→ **Exercise description**
The entire listing is to be repeated verbatim.

→ **Record set**
- - - -

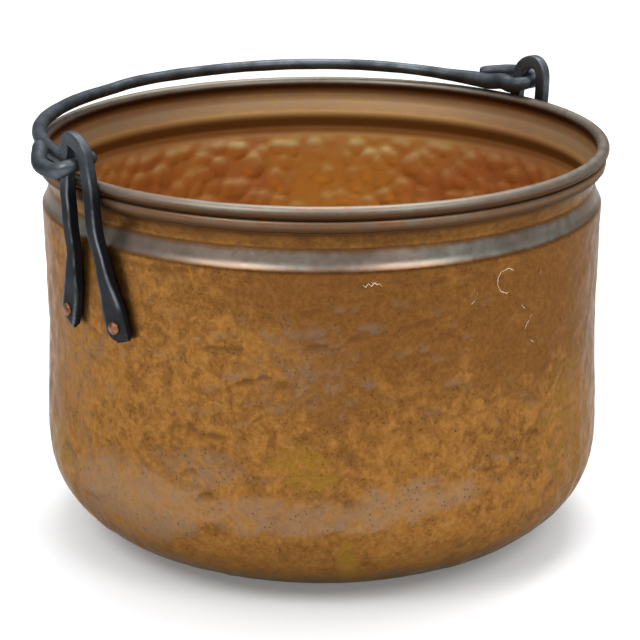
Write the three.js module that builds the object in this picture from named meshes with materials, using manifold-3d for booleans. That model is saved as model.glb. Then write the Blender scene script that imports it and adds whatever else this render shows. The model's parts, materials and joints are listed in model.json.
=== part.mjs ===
// A hand-raised copper kettle with a wire-rolled rim, two forged iron brackets and a swinging iron bail.
// Millimetres, +Z up. The origin is the centre of the flat base. The bail turns about an axis parallel to X.
import * as THREE from 'three';
import { mergeVertices } from 'three/addons/utils/BufferGeometryUtils.js';
import Module from 'manifold-3d';

// Kettle body
const POT_RADIUS = 197.4; // outside of the belly, the widest part of the wall
const POT_HEIGHT = 281.2; // from the base to the top of the rolled rim
const SHEET = 1.5; // thickness of the copper
const CORNER_REACH = 89.4; // how far the rounded corner comes in from the belly to the flat base
const CORNER_RISE = 73; // height of the belly
const CORNER_POWER = 2.2; // superellipse power of the corner: 2 is an ellipse, more is squarer
const WAIST_INSET = 2.7; // wall at mid-height, in from the belly
const SHOULDER_INSET = 1.6; // wall just under the neck, in from the belly
const SHOULDER_DROP = 43.2; // shoulder, down from the top of the rim
const NECK_INSET = 7.3; // groove between shoulder and rim, in from the belly
const NECK_DROP = 28.4; // groove, down from the top of the rim

// Rolled rim and the wire inside it
const RIM_PROUD = 2.6; // outside of the roll, out from the belly
const WIRE_RADIUS = 2.7;
const WIRE_CLEARANCE = 0.3; // between the wire and the copper rolled round it
const HEM_DROP = 17.7; // lower edge of the turned-over copper, down from the top of the rim
const HEM_GAP = 0.3; // between the turned-over copper and the wall

// Brackets: an arch of bar over the rim, with two legs that splay into riveted feet
const BAR_WIDTH = 8.6; // along the rim
const BAR_THICKNESS = 6.9; // out from the rim
const BRACKET_GAP = 0.5; // between the bar and the outside of the rolled rim
const ARCH_PLAY = 1.8; // between the rod and the inside of the arch
const ARCH_RISE = 5.9; // centre of the arch, above the bail's axis
const THROAT_DROP = 9;
const THROAT_SPREAD = 13.3; // from the bracket's middle to each leg's centre line
const KNEE_DROP = 29;
const KNEE_SPREAD = 13.6;
const SPLAY_DROP = 63;
const SPLAY_SPREAD = 18.5;
const RIVET_DROP = 94;
const RIVET_SPREAD = 27.2;
const TOE_DROP = 103.5;
const TOE_SPREAD = 30.4;
const FOOT_LEAN = -4.7; // the feet sit this far to one side of the arch
const FOOT_WIDTH = 13;
const FOOT_THICKNESS = 6.6;
const FOOT_GAP = 0.4; // between a foot and the wall
const STANDOFF_DROP = 26; // above this the legs stand off the wall, clear of the rim
const LANDING_DROP = 59; // below this they lie on the wall

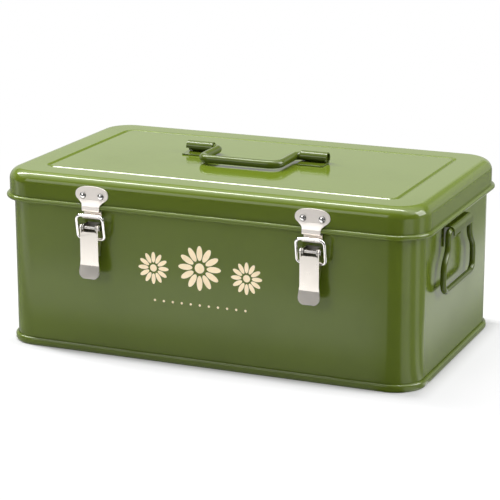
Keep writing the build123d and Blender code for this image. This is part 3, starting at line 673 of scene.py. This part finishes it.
rivet_tree = make_rivet_tree()
rivet_steel = make_nickel(
    "rivet_steel", (0.90, 0.88, 0.86), (0.74, 0.71, 0.68), polish=0.07, stretch=0.6, bumps=0.1
)
steel_tree = rivet_steel.node_tree
steel_shader = steel_tree.nodes["Principled BSDF"]
# The steel turns near-black towards the foot of each dome, as painted shade
unshaded_steel = steel_shader.inputs["Base Color"].links[0].from_socket
rivet_foot_shade = put(steel_tree, "ShaderNodeAttribute", attribute_name="foot").outputs["Fac"]
painted_shade_steel = mix_colours(steel_tree, unshaded_steel, rivet_painted_shade, rivet_foot_shade)
feed(steel_tree, steel_shader, {"Base Color": painted_shade_steel})
rivet_sets = (
    ("bracket_rivets", "box", -1),
    ("catch_rivets", "lid", -1),
    ("hinge_body_rivets", "box", 1),
    ("hinge_lid_rivets", "lid", 1),
)
for side in ("left", "right"):
    for group, body, facing in rivet_sets:
        low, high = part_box(f"{group}_{side}")
        seat = high.y - rivet_head_height if facing > 0 else low.y + rivet_head_height
        first = Vector((low.x + rivet_head, seat, low.z + rivet_head))
        last = Vector((high.x - rivet_head, seat, high.z - rivet_head))
        data = grown_mesh(rivet_tree, [first, last], f"domed_{group}_{side}", {
            "Head Radius": rivet_head,
            "Head Height": rivet_head_height,
            "Tail Radius": rivet_tail,
            "Tail Height": rivet_tail_height,
            "Shank Radius": rivet_shank,
            "Grip": high.y - low.y - rivet_head_height - rivet_tail_height,
            "Turn": (math.radians(-90 * facing), 0.0, 0.0),
            "Plating": rivet_steel,
        })
        add_piece(data, data.name, rivet_steel, body, [f"{group}_{side}"])

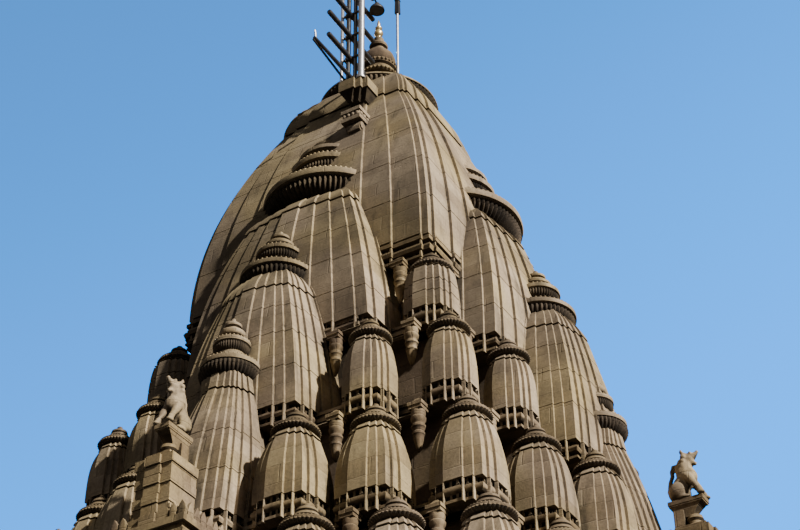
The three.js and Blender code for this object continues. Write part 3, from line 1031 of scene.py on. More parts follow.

- - - -

→ **Output for this task**
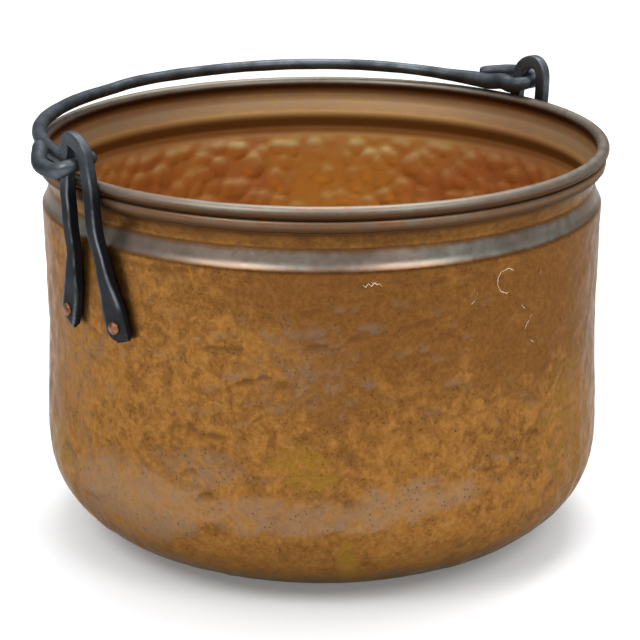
Write the three.js module that builds the object in this picture from named meshes with materials, using manifold-3d for booleans. That model is saved as model.glb. Then write the Blender scene script that imports it and adds whatever else this render shows. The model's parts, materials and joints are listed in model.json.
=== part.mjs ===
// A hand-raised copper kettle with a wire-rolled rim, two forged iron brackets and a swinging iron bail.
// Millimetres, +Z up. The origin is the centre of the flat base. The bail turns about an axis parallel to X.
import * as THREE from 'three';
import { mergeVertices } from 'three/addons/utils/BufferGeometryUtils.js';
import Module from 'manifold-3d';

// Kettle body
const POT_RADIUS = 197.4; // outside of the belly, the widest part of the wall
const POT_HEIGHT = 281.2; // from the base to the top of the rolled rim
const SHEET = 1.5; // thickness of the copper
const CORNER_REACH = 89.4; // how far the rounded corner comes in from the belly to the flat base
const CORNER_RISE = 73; // height of the belly
const CORNER_POWER = 2.2; // superellipse power of the corner: 2 is an ellipse, more is squarer
const WAIST_INSET = 2.7; // wall at mid-height, in from the belly
const SHOULDER_INSET = 1.6; // wall just under the neck, in from the belly
const SHOULDER_DROP = 43.2; // shoulder, down from the top of the rim
const NECK_INSET = 7.3; // groove between shoulder and rim, in from the belly
const NECK_DROP = 28.4; // groove, down from the top of the rim

// Rolled rim and the wire inside it
const RIM_PROUD = 2.6; // outside of the roll, out from the belly
const WIRE_RADIUS = 2.7;
const WIRE_CLEARANCE = 0.3; // between the wire and the copper rolled round it
const HEM_DROP = 17.7; // lower edge of the turned-over copper, down from the top of the rim
const HEM_GAP = 0.3; // between the turned-over copper and the wall

// Brackets: an arch of bar over the rim, with two legs that splay into riveted feet
const BAR_WIDTH = 8.6; // along the rim
const BAR_THICKNESS = 6.9; // out from the rim
const BRACKET_GAP = 0.5; // between the bar and the outside of the rolled rim
const ARCH_PLAY = 1.8; // between the rod and the inside of the arch
const ARCH_RISE = 5.9; // centre of the arch, above the bail's axis
const THROAT_DROP = 9;
const THROAT_SPREAD = 13.3; // from the bracket's middle to each leg's centre line
const KNEE_DROP = 29;
const KNEE_SPREAD = 13.6;
const SPLAY_DROP = 63;
const SPLAY_SPREAD = 18.5;
const RIVET_DROP = 94;
const RIVET_SPREAD = 27.2;
const TOE_DROP = 103.5;
const TOE_SPREAD = 30.4;
const FOOT_LEAN = -4.7; // the feet sit this far to one side of the arch
const FOOT_WIDTH = 13;
const FOOT_THICKNESS = 6.6;
const FOOT_GAP = 0.4; // between a foot and the wall
const STANDOFF_DROP = 26; // above this the legs stand off the wall, clear of the rim
const LANDING_DROP = 59; // below this they lie on the wall

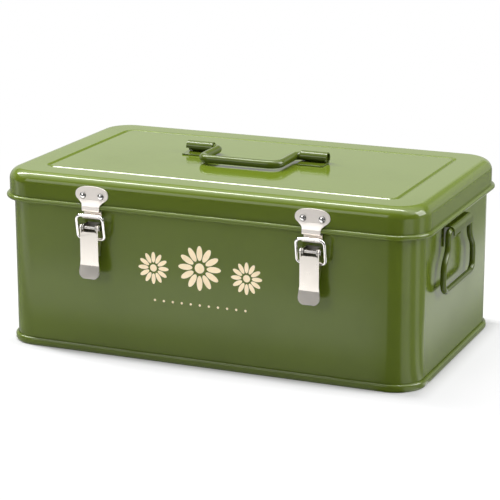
Keep writing the build123d and Blender code for this image. This is part 3, starting at line 673 of scene.py. This part finishes it.
rivet_tree = make_rivet_tree()
rivet_steel = make_nickel(
    "rivet_steel", (0.90, 0.88, 0.86), (0.74, 0.71, 0.68), polish=0.07, stretch=0.6, bumps=0.1
)
steel_tree = rivet_steel.node_tree
steel_shader = steel_tree.nodes["Principled BSDF"]
# The steel turns near-black towards the foot of each dome, as painted shade
unshaded_steel = steel_shader.inputs["Base Color"].links[0].from_socket
rivet_foot_shade = put(steel_tree, "ShaderNodeAttribute", attribute_name="foot").outputs["Fac"]
painted_shade_steel = mix_colours(steel_tree, unshaded_steel, rivet_painted_shade, rivet_foot_shade)
feed(steel_tree, steel_shader, {"Base Color": painted_shade_steel})
rivet_sets = (
    ("bracket_rivets", "box", -1),
    ("catch_rivets", "lid", -1),
    ("hinge_body_rivets", "box", 1),
    ("hinge_lid_rivets", "lid", 1),
)
for side in ("left", "right"):
    for group, body, facing in rivet_sets:
        low, high = part_box(f"{group}_{side}")
        seat = high.y - rivet_head_height if facing > 0 else low.y + rivet_head_height
        first = Vector((low.x + rivet_head, seat, low.z + rivet_head))
        last = Vector((high.x - rivet_head, seat, high.z - rivet_head))
        data = grown_mesh(rivet_tree, [first, last], f"domed_{group}_{side}", {
            "Head Radius": rivet_head,
            "Head Height": rivet_head_height,
            "Tail Radius": rivet_tail,
            "Tail Height": rivet_tail_height,
            "Shank Radius": rivet_shank,
            "Grip": high.y - low.y - rivet_head_height - rivet_tail_height,
            "Turn": (math.radians(-90 * facing), 0.0, 0.0),
            "Plating": rivet_steel,
        })
        add_piece(data, data.name, rivet_steel, body, [f"{group}_{side}"])

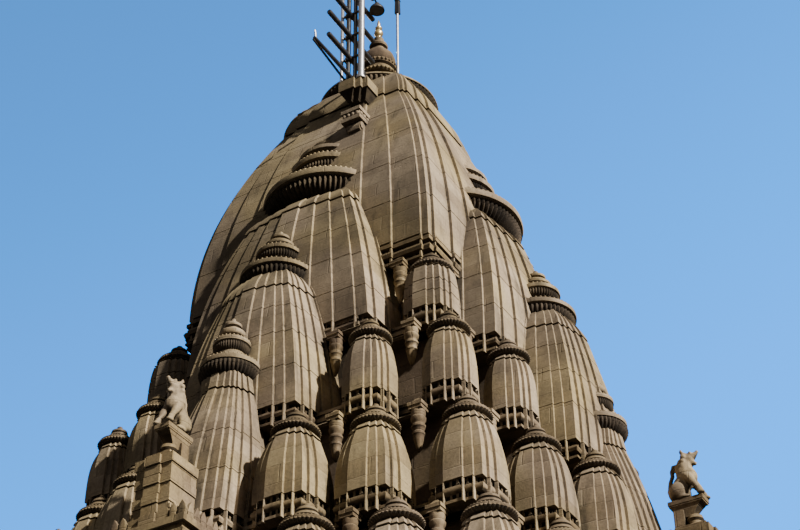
The three.js and Blender code for this object continues. Write part 3, from line 1031 of scene.py on. More parts follow.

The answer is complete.